Everybody has their own way of working and some people are like, yeah, I sit down every morning I make my coffee and I have a two- or three-hour writing session.
Yeah, and I’ve done that before and I just kind of end up not really liking the song or not thinking that it’s authentic to me, you know?
Let’s address the elephant in the room and talk about ‘The Voice’ because that’s where a lot of people probably first got introduced to you. What was the process like for you to actually get on the show?
First, it was an audition. Someone turned me onto it, so I wasn’t seeking that out at all. I played a show here in Austin and the guy who hired me mentioned, ‘Oh my friend’s a producer on The Voice and coming here to do private auditions. If you’d like me to put your name out there…’ — I said, sure, why not? And I got a call for a time slot to go audition here in Austin. I didn’t have to wait in the cattle call… then they interviewed me and flew me out to LA for the executive producer auditions. So, there were basically two auditions before the blinds.
As someone who’s been through the process and kind of got well, I mean, as far as you can get in in a program like that, are there certain opportunities that open up after that?
It was insane — like I would be, and it still happens to this day, but right after the show I was traveling a lot. You know, all these people reach out to you and…I don’t know, something about them seeing you on TV puts you in a different level in their book.
It got me a whole bunch more work, a whole bunch of fans…and it’s crazy being recognized in different states just walking around. It really blew my mind right off the show. But yeah, it definitely launched my career, and you know, I’m still kind of riding that wave to this day.

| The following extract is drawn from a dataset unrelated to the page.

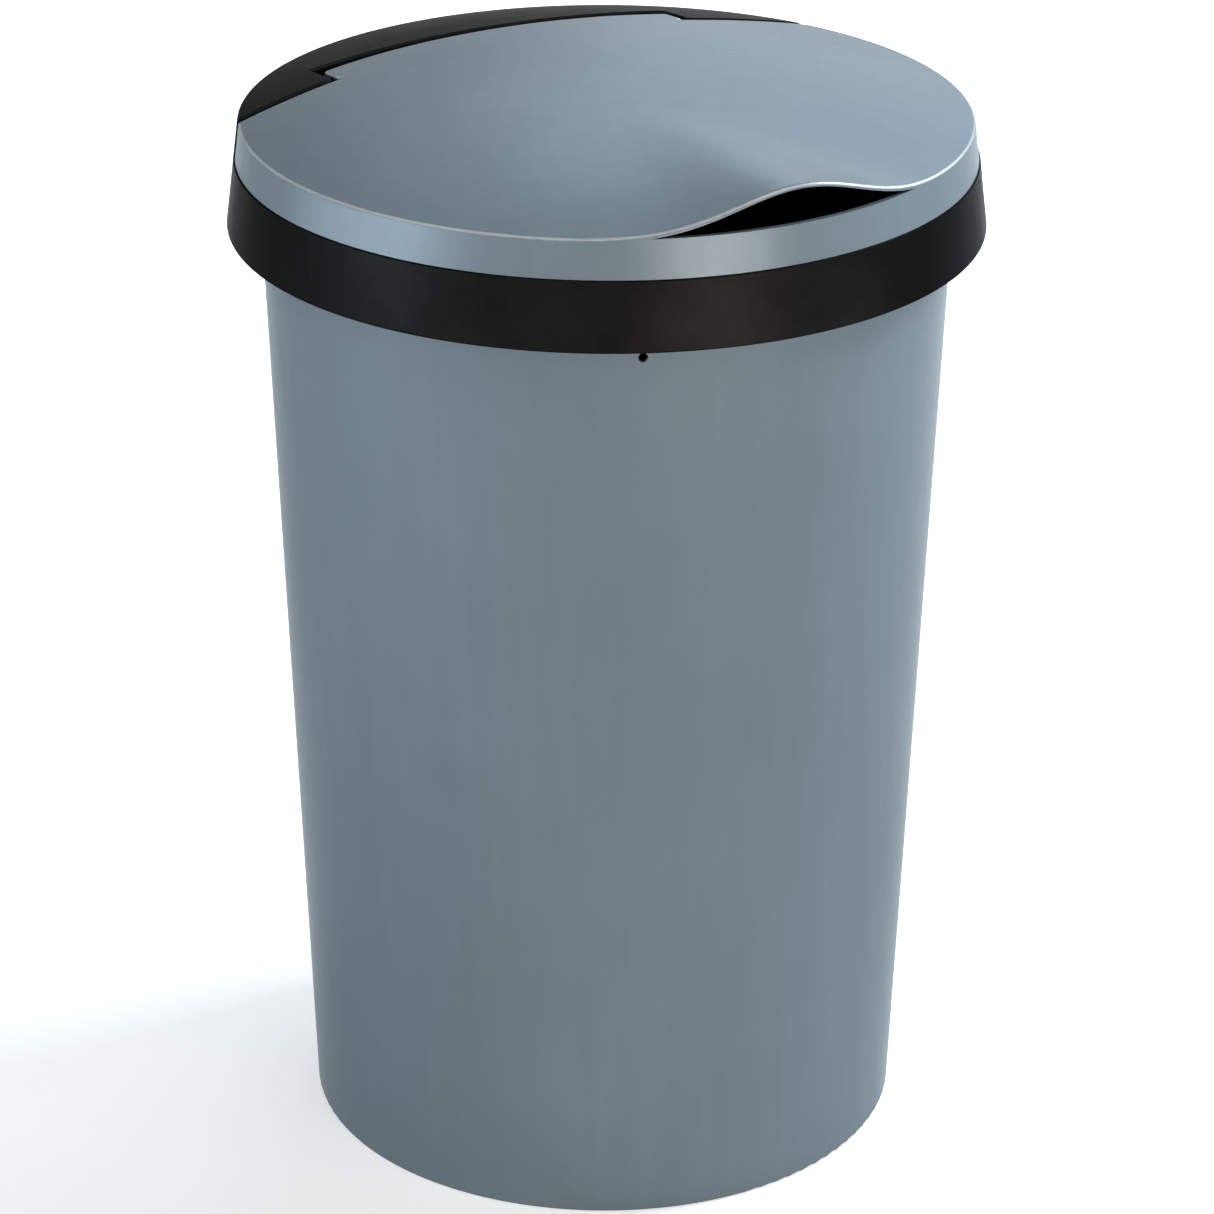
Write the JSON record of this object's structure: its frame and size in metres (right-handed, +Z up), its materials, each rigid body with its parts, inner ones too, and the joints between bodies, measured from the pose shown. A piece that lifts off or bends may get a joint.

Let’s talk about what’s coming up — you mentioned a new song [before we started the interview] that you wrote with your co-writer and naturally that is going to be on your new record…
Yeah, the new record is called ‘Space and Time.’ My [publicist] has told me not to give too much away, but it’s gonna be [released] early next year [hopefully].
Do you plan to tour behind it?
I would love to — that’s the plan. That was the plan right after ‘The Voice’ and unfortunately, I haven’t really been able to do that. I’ve just kind of been taking shows here and there. But hopefully by next year if the state of the world is a little better [I’ll be able to].